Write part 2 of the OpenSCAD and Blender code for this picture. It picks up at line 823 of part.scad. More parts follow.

...

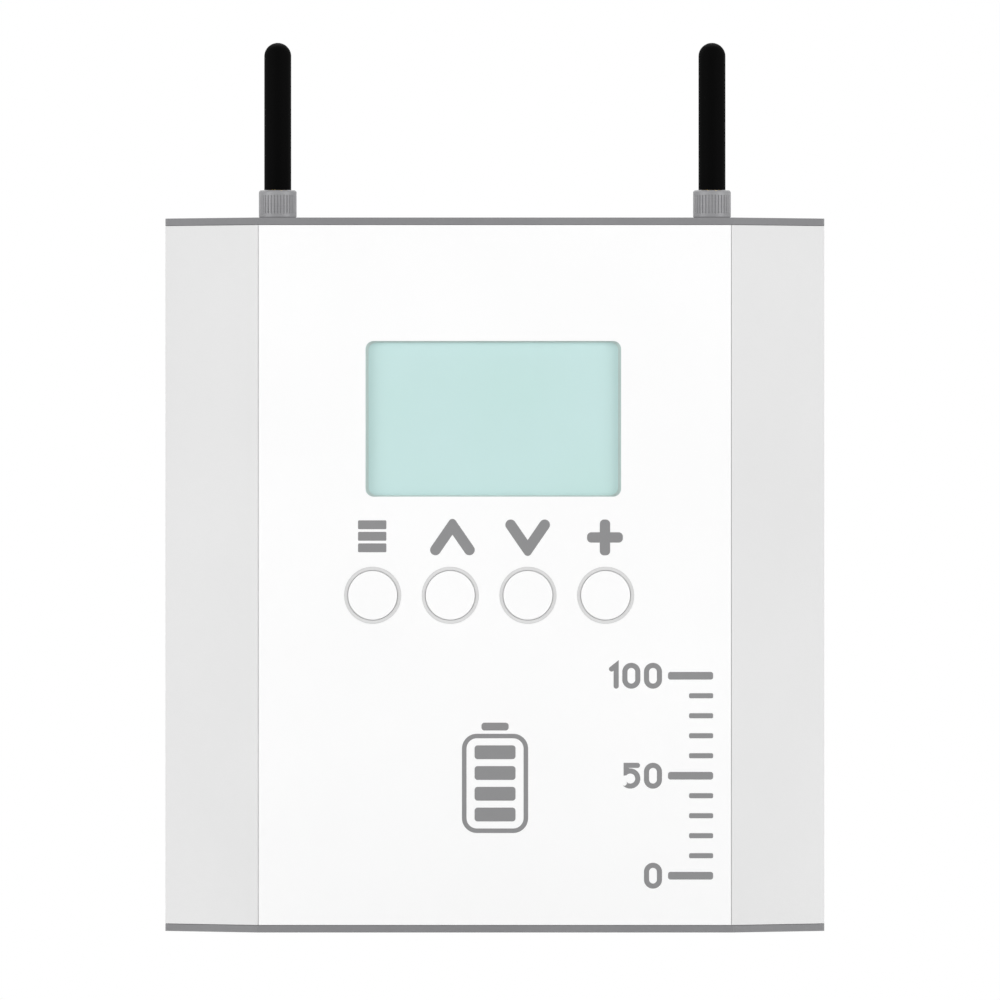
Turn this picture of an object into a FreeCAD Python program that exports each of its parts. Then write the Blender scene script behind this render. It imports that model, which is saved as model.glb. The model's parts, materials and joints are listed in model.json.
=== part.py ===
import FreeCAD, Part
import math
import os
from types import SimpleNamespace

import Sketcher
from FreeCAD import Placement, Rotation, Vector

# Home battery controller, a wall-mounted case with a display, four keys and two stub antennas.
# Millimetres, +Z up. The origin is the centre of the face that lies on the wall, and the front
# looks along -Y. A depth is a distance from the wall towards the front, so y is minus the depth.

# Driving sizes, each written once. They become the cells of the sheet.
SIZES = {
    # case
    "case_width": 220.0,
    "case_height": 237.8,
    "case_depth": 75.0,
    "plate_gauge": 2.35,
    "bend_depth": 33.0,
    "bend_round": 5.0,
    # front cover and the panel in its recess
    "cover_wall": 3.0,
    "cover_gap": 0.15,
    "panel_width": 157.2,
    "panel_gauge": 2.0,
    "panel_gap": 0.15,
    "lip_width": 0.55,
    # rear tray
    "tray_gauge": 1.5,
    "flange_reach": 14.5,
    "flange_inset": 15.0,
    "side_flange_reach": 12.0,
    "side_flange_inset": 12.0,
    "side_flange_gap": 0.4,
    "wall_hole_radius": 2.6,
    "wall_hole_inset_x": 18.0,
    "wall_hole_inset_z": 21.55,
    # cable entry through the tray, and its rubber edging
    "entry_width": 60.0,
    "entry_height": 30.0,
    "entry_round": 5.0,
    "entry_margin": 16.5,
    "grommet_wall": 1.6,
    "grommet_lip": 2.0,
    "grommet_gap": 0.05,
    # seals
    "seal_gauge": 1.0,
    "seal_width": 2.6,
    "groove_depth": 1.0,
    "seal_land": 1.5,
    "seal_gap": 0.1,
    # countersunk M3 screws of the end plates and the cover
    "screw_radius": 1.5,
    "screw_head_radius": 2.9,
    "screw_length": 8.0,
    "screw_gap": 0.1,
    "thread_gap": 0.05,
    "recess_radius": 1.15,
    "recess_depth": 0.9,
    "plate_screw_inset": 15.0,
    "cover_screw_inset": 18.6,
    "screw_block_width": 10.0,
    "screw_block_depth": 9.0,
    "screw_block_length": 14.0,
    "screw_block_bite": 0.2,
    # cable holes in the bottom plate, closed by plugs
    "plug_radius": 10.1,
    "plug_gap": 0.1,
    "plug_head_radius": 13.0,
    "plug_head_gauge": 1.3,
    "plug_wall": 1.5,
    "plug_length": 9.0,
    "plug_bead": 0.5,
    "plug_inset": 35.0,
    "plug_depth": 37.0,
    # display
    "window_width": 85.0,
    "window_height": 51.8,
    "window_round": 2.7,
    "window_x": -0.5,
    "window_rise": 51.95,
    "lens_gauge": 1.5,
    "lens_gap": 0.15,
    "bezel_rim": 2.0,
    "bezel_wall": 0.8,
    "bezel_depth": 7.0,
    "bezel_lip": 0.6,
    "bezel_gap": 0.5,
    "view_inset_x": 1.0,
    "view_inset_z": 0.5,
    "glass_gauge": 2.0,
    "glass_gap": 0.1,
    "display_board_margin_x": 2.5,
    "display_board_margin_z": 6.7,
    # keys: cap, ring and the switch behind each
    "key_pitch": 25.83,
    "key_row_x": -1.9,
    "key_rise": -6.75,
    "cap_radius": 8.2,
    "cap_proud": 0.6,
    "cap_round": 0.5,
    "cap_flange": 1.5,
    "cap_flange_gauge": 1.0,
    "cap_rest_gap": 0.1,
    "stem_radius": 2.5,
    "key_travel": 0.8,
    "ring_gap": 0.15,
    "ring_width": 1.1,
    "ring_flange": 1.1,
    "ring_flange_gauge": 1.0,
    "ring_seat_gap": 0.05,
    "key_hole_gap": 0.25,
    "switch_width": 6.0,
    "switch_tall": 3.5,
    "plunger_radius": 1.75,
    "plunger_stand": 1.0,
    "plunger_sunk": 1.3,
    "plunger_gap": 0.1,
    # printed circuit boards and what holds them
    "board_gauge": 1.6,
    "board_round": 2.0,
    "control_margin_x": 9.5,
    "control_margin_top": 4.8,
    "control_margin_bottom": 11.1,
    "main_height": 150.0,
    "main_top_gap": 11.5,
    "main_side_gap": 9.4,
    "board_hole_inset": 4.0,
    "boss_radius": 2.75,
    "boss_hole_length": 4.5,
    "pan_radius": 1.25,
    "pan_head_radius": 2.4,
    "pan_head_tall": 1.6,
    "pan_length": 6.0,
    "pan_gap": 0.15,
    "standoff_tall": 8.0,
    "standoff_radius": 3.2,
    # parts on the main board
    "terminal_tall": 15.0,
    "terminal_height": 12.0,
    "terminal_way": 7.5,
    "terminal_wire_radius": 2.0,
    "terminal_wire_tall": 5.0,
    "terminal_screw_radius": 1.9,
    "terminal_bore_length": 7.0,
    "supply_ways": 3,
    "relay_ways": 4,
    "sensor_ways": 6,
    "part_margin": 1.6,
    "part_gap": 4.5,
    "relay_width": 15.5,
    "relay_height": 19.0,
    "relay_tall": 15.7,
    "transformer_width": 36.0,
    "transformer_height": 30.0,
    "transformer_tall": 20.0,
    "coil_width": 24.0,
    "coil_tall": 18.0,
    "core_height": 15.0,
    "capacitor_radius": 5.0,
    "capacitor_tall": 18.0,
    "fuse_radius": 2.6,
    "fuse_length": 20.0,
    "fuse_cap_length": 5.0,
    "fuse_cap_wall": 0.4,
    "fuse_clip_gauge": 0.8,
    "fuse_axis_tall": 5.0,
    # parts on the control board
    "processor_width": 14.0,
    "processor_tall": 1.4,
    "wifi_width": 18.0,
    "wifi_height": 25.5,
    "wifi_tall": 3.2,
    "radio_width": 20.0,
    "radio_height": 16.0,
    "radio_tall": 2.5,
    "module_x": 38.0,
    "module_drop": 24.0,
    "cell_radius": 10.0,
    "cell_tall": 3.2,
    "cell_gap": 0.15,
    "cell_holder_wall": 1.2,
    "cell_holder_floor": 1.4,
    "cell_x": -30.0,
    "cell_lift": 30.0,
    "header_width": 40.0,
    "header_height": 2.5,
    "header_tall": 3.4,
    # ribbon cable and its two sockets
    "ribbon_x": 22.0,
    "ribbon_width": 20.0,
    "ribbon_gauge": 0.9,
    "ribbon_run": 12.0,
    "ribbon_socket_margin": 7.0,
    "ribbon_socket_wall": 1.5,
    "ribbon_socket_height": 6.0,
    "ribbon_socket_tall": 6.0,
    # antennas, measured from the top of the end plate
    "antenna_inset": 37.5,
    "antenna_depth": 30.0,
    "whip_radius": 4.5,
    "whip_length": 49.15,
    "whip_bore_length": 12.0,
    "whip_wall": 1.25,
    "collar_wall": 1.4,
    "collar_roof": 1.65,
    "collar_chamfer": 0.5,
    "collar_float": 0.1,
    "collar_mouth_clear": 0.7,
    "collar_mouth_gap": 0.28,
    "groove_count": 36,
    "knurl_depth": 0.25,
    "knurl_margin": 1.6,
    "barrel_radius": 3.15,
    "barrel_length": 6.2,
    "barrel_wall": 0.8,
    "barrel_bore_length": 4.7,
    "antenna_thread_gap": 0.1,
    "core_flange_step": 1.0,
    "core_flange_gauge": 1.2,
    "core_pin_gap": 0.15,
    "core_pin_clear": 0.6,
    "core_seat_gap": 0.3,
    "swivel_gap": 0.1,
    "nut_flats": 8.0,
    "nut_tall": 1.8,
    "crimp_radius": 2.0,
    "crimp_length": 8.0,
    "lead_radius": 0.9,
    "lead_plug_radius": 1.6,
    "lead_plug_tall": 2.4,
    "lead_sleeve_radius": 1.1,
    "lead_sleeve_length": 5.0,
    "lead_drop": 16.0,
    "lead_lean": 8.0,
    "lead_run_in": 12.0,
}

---

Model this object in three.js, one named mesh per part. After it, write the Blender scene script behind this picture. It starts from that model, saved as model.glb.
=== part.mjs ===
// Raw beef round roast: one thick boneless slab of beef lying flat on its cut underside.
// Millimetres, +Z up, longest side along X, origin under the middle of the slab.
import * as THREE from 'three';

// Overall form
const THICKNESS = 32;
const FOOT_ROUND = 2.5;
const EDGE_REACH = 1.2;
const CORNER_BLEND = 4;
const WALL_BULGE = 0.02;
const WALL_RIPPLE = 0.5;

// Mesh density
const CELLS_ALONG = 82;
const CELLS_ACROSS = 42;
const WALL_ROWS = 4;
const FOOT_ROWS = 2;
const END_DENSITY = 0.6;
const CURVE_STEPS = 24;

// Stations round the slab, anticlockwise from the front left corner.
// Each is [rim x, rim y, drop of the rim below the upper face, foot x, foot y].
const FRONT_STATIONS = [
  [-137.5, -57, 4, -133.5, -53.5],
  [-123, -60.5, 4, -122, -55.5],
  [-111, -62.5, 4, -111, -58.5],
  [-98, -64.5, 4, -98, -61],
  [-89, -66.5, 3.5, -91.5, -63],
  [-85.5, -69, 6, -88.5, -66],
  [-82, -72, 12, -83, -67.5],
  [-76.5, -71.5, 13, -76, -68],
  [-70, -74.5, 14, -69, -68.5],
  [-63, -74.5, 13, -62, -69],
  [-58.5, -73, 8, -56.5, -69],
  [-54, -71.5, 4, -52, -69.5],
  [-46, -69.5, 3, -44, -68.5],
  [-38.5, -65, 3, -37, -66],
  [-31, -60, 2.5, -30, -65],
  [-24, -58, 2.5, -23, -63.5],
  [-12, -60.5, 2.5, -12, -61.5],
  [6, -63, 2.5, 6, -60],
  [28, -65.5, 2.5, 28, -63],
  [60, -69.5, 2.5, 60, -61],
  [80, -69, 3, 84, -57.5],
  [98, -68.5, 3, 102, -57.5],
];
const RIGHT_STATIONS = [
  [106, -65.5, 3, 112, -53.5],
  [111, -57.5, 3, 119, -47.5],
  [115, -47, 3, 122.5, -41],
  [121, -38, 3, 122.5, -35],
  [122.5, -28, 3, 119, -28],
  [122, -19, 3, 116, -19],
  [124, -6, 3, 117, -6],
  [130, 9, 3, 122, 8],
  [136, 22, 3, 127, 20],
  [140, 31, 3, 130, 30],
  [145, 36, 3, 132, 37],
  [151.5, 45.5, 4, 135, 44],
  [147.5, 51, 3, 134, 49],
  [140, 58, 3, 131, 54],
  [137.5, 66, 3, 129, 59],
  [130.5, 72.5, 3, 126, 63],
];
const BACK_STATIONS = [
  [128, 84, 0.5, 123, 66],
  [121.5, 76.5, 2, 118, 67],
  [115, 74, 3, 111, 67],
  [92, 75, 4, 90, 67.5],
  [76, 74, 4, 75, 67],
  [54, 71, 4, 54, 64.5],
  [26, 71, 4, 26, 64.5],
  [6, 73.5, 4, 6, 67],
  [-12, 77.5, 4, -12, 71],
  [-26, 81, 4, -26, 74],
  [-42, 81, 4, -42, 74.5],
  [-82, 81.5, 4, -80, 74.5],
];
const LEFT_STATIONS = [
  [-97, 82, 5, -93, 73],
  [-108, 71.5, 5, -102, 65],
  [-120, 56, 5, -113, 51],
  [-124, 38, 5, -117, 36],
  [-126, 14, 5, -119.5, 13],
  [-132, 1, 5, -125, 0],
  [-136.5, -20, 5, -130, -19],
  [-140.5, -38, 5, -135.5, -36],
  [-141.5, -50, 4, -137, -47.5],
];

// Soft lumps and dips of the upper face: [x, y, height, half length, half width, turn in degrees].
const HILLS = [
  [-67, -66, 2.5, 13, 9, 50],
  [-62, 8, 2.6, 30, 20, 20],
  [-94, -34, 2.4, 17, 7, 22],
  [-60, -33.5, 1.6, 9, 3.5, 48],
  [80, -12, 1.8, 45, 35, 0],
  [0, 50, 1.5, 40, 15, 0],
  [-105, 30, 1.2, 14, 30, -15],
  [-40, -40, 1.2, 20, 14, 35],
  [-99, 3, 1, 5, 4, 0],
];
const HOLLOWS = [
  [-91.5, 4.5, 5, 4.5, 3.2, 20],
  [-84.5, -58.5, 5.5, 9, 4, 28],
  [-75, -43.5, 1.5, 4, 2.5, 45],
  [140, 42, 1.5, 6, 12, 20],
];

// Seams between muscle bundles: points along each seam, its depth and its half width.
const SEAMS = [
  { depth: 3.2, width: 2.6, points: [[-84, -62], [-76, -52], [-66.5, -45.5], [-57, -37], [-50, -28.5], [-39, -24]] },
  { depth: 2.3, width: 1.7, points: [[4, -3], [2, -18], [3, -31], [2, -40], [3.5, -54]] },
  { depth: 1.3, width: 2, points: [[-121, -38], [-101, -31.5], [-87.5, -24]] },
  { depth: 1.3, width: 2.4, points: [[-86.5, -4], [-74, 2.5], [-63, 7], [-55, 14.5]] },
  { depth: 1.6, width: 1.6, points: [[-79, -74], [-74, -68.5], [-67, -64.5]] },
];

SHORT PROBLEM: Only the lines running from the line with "Turn this picture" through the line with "# looks along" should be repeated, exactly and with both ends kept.

SOLUTION TO THIS TASK:
Turn this picture of an object into a FreeCAD Python program that exports each of its parts. Then write the Blender scene script behind this render. It imports that model, which is saved as model.glb. The model's parts, materials and joints are listed in model.json.
=== part.py ===
import FreeCAD, Part
import math
import os
from types import SimpleNamespace

import Sketcher
from FreeCAD import Placement, Rotation, Vector

# Home battery controller, a wall-mounted case with a display, four keys and two stub antennas.
# Millimetres, +Z up. The origin is the centre of the face that lies on the wall, and the front
# looks along -Y. A depth is a distance from the wall towards the front, so y is minus the depth.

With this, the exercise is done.